Other member of the SEI consortium include: Carnegie Mellon University, École Polytechnique, Massachusetts Institute of Technology, Politecnico di Torino, Princeton University, University of California at Berkeley, and University of Tokyo.
The Thomas and Stacey Siebel Foundation established the Institute with a $10 million grant. The Institute is supported by an Industry Advisory Board that initially includes Pacific Gas & Electric, Honeywell, C3 Energy, and other leading energy companies and industry influencers, who have partnered with the Institute to foster active collaboration with the private sector.
Thomas Siebel is a graduate of the University of Illinois at Urbana-Champaign, where he received a bachelor of arts in history, an MBA, and a master’s degree in computer science. A leading technology entrepreneur, philanthropist and founder of Siebel Systems, he currently serves as the chairman of the Board at First Virtual Group.
The Thomas and Stacey Siebel Foundation—a nonprofit, public benefit corporation—was established as a private foundation in 1996. Engaging as a strategic philanthropy, it support projects and organizations that work to improve the quality of life, environment, and education of its community members. The Thomas M. Siebel Center for Computer Science is the home for the Department of Computer Science at Illinois, and each year, five CS graduate students are selected as Siebel Scholars.

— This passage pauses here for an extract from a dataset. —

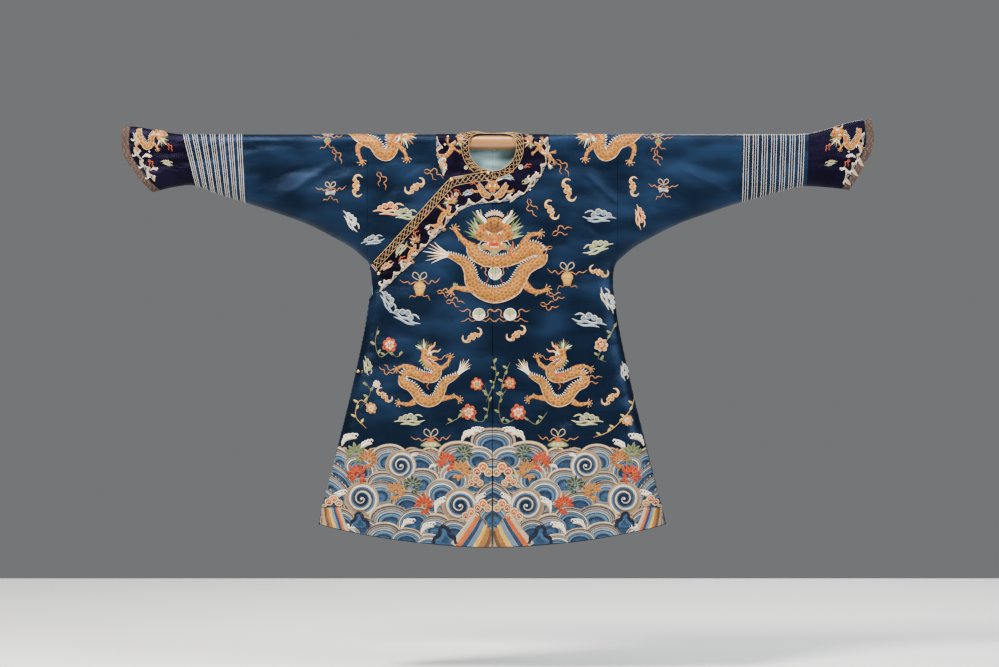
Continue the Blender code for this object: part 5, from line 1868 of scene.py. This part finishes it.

Siebel Scholars Program Expanded
The Siebel Energy Institute also announced its partnership with the Siebel Scholars Foundation in expanding the Siebel Scholars program to recognize and engage outstanding leaders in the field of energy science at its consortium member universities. Annually, these eight institutions will each select a top-ranking graduate student—based upon academic excellence and leadership in energy science—to participate in the Siebel Scholars program. Each Siebel Scholar will receive a $35,000 award for his or her final year of graduate studies. These students will join an ever-growing, lifelong community of more than 1,000 past and present Siebel Scholars that includes their peers from leading graduate schools of business, computer science, and bioengineering.